Short task -
From the entries below, copy exactly the lines from the one that contains "obj.parent = None" through the one that contains "BEAD, BEAD_ROW = 1.40, 2.25", both included, and only those.

Source records -
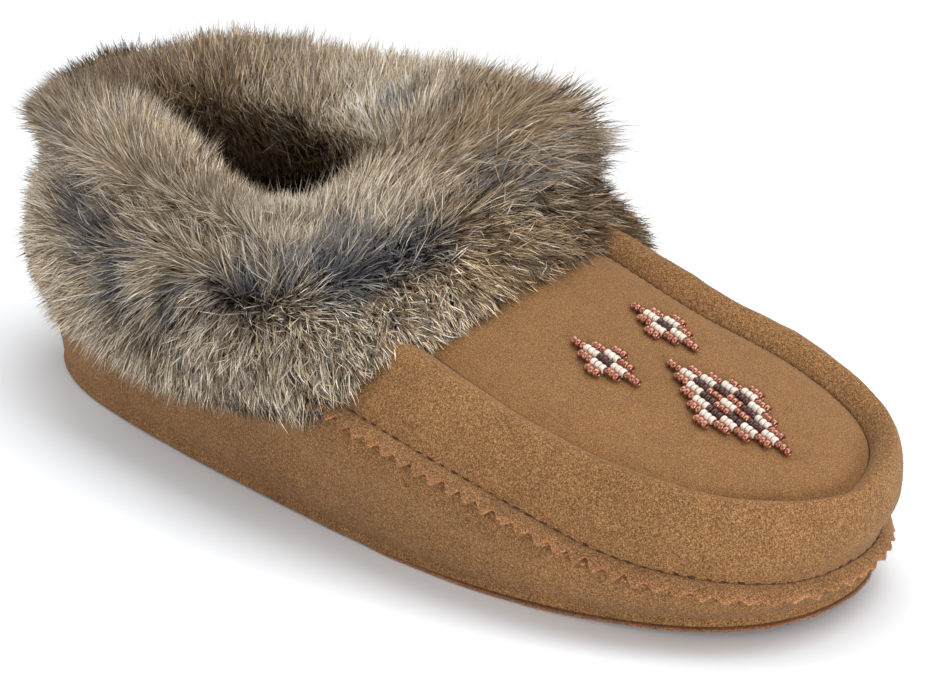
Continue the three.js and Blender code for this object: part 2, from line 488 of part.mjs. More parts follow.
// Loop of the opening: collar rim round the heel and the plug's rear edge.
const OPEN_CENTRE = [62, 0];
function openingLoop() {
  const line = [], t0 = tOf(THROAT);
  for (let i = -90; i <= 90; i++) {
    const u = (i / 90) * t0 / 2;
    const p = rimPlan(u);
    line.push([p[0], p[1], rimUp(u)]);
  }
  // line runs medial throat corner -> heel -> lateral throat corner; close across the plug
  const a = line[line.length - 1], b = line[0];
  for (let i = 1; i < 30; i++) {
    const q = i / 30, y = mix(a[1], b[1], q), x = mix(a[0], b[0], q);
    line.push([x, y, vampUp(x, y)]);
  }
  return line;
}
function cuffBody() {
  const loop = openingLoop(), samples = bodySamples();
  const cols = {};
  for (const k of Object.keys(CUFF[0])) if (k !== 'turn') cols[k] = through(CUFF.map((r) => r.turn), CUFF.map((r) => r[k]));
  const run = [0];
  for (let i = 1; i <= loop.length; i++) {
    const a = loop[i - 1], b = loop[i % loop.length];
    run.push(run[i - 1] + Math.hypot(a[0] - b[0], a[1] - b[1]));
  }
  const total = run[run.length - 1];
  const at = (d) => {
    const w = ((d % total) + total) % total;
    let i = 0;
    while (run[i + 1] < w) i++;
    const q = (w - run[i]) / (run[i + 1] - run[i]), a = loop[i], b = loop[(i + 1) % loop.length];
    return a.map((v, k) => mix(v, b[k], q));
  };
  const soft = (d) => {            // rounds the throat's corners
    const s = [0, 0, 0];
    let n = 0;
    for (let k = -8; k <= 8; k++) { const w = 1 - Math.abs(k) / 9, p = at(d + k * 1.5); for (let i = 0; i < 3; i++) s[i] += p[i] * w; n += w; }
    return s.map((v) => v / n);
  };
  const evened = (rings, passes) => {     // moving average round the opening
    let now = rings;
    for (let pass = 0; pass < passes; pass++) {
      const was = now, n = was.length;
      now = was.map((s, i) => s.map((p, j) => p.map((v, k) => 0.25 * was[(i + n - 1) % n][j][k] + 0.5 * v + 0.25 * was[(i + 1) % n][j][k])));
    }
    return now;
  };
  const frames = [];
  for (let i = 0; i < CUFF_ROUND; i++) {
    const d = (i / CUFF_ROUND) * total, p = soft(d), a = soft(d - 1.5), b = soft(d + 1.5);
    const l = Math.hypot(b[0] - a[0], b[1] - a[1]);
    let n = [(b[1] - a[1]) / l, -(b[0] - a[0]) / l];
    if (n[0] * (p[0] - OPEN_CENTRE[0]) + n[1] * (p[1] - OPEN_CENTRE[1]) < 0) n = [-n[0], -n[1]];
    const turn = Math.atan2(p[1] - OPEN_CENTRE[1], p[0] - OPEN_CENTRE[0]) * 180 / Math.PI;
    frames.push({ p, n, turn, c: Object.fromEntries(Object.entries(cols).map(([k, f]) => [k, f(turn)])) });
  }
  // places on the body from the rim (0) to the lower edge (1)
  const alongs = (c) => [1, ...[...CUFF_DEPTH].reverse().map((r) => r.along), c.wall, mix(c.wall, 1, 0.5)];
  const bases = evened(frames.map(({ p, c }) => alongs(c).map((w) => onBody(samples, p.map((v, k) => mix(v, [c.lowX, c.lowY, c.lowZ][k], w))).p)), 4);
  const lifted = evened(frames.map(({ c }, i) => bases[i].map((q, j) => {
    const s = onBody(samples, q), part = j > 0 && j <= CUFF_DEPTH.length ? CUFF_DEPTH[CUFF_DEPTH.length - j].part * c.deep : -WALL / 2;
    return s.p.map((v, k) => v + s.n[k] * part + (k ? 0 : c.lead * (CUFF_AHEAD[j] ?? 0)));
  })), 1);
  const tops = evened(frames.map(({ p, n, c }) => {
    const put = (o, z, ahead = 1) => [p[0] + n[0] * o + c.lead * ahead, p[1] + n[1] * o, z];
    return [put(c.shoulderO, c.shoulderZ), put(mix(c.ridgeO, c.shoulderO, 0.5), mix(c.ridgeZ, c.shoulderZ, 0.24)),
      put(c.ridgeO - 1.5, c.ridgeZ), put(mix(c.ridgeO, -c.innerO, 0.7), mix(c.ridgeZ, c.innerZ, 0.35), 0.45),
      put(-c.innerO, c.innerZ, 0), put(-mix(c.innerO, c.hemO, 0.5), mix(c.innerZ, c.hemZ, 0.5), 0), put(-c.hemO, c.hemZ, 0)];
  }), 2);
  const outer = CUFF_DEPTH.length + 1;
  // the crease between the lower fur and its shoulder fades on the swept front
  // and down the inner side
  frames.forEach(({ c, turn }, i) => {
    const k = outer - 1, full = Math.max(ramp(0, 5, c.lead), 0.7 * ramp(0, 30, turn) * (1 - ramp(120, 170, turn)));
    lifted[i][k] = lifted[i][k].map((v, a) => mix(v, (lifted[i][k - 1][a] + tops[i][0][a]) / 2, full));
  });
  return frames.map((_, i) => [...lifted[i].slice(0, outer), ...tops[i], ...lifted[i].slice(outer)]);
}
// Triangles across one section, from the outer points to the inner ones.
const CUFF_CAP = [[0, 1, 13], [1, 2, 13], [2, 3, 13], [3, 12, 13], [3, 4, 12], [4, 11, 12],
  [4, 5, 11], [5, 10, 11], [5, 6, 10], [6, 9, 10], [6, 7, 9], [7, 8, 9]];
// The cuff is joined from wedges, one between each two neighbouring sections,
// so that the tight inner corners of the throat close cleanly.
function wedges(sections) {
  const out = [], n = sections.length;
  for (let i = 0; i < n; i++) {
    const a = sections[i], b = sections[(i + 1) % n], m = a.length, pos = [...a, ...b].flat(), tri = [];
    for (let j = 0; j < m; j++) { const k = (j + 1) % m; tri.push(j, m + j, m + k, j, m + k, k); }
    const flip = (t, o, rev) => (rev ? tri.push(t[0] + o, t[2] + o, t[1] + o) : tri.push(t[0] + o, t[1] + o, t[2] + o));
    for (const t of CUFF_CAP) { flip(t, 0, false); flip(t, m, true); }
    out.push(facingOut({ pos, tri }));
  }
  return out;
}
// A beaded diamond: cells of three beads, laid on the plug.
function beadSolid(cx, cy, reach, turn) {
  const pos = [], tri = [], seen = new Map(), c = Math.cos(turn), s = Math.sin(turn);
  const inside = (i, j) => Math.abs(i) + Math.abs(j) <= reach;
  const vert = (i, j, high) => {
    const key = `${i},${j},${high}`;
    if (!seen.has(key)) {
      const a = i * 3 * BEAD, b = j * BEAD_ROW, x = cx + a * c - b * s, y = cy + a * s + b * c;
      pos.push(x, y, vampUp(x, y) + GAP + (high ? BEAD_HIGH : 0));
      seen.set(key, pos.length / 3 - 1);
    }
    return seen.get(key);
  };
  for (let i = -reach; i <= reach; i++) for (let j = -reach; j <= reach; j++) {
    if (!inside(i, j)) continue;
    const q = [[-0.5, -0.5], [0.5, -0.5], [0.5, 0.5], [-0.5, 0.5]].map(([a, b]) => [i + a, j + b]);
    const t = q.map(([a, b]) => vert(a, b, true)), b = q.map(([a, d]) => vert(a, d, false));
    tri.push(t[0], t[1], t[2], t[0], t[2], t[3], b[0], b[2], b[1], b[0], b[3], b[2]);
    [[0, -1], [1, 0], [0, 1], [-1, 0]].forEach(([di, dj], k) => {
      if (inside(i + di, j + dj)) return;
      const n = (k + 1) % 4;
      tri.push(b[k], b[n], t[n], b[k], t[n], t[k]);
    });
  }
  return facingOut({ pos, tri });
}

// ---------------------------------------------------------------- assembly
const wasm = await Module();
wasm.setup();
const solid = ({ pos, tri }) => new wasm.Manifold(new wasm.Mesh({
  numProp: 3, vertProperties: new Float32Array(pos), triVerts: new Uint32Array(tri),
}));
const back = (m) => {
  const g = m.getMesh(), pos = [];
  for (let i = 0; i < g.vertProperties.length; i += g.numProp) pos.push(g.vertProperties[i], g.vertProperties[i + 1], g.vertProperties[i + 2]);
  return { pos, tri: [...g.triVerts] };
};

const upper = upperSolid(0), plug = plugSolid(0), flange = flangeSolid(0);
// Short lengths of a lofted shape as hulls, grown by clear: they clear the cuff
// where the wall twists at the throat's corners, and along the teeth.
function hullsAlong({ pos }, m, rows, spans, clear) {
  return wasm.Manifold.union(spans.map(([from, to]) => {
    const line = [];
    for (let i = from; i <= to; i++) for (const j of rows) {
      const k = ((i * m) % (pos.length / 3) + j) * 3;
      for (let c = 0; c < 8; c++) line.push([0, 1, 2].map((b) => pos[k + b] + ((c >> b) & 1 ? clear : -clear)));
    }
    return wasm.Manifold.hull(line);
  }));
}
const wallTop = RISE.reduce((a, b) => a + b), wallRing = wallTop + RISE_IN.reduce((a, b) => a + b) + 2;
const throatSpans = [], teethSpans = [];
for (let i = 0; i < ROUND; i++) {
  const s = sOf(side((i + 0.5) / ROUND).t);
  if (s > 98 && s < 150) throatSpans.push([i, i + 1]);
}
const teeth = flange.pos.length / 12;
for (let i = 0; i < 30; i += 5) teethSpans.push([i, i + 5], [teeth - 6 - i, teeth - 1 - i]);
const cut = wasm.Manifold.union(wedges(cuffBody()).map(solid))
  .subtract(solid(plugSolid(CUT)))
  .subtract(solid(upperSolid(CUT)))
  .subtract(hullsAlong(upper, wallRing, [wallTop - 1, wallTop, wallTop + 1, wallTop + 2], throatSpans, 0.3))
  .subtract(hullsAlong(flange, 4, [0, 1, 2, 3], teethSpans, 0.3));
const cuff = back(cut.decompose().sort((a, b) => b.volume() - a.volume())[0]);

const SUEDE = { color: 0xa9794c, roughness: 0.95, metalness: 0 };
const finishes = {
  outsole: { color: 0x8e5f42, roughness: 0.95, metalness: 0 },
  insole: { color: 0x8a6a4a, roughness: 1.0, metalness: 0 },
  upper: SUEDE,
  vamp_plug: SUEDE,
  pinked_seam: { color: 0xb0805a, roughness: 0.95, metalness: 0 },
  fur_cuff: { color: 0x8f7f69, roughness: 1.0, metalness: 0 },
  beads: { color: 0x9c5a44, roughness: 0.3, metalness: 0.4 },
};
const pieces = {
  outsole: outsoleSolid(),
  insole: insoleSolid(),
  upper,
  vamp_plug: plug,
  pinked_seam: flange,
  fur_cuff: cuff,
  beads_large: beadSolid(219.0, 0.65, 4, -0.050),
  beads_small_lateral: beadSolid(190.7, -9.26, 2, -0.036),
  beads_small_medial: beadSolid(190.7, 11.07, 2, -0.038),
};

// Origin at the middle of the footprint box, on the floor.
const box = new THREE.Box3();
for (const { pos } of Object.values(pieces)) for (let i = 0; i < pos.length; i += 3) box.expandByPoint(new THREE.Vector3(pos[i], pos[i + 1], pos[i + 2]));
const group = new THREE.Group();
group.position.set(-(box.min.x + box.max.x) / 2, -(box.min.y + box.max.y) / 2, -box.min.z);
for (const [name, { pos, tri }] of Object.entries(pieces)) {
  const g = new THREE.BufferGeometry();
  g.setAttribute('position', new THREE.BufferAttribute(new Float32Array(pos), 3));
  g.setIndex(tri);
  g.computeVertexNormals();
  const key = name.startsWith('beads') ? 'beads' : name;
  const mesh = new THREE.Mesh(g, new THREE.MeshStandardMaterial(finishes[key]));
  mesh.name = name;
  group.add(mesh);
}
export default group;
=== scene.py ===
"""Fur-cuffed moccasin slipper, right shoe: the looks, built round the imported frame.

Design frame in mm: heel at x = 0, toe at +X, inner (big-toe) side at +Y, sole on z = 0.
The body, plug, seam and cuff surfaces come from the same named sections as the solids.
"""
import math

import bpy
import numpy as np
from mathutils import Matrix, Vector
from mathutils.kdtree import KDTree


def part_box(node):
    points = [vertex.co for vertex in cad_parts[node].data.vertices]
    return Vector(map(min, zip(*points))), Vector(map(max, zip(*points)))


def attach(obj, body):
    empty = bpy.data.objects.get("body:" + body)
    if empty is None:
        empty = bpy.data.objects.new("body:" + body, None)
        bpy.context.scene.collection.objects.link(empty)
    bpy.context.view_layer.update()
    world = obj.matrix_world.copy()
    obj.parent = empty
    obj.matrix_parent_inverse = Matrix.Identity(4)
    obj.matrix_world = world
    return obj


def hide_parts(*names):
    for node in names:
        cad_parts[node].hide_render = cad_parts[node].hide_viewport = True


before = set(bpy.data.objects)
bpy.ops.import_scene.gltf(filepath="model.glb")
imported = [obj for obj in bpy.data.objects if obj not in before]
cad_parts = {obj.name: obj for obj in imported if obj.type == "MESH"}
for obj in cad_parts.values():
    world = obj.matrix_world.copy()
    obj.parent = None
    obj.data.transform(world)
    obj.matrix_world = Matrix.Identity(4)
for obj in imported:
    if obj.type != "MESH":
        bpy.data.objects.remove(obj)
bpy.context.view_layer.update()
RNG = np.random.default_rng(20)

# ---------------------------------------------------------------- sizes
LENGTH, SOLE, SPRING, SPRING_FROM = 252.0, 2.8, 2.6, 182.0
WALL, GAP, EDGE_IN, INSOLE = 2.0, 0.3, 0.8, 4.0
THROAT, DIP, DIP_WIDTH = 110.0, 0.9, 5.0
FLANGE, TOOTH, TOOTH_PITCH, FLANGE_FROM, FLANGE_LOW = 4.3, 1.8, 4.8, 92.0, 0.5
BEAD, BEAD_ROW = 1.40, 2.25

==

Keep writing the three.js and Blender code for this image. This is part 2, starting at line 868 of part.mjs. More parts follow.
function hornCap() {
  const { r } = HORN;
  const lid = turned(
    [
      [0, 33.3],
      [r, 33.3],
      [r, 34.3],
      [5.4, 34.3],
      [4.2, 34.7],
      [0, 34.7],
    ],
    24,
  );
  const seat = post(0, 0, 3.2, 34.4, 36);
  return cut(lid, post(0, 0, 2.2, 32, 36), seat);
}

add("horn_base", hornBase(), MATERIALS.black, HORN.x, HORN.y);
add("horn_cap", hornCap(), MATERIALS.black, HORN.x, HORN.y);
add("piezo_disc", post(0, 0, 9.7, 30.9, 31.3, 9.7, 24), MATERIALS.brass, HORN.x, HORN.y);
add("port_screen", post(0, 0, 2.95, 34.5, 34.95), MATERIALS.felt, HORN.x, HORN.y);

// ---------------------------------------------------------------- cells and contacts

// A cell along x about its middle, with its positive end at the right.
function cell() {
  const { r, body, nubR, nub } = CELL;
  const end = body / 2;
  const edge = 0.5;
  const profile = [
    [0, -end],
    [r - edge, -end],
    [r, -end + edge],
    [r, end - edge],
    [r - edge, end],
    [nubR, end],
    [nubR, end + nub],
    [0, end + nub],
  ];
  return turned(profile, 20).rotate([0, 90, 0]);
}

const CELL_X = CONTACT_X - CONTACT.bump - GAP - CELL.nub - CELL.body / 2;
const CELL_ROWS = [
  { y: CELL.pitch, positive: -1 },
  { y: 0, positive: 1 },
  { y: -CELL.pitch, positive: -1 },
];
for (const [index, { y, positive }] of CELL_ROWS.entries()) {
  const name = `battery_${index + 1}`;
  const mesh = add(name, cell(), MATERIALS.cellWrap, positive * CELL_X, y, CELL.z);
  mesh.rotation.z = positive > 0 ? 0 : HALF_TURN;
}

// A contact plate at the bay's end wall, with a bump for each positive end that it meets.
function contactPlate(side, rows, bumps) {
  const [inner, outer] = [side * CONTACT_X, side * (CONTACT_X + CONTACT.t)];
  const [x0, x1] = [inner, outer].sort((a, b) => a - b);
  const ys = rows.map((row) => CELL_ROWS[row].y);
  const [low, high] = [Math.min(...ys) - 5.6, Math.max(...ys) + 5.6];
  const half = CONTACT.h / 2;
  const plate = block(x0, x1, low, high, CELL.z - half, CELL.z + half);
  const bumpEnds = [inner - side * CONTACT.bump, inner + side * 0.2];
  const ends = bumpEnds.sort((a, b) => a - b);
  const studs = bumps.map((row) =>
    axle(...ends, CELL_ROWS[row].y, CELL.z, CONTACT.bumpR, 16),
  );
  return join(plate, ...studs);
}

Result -
    obj.parent = None
    obj.data.transform(world)
    obj.matrix_world = Matrix.Identity(4)
for obj in imported:
    if obj.type != "MESH":
        bpy.data.objects.remove(obj)
bpy.context.view_layer.update()
RNG = np.random.default_rng(20)

# ---------------------------------------------------------------- sizes
LENGTH, SOLE, SPRING, SPRING_FROM = 252.0, 2.8, 2.6, 182.0
WALL, GAP, EDGE_IN, INSOLE = 2.0, 0.3, 0.8, 4.0
THROAT, DIP, DIP_WIDTH = 110.0, 0.9, 5.0
FLANGE, TOOTH, TOOTH_PITCH, FLANGE_FROM, FLANGE_LOW = 4.3, 1.8, 4.8, 92.0, 0.5
BEAD, BEAD_ROW = 1.40, 2.25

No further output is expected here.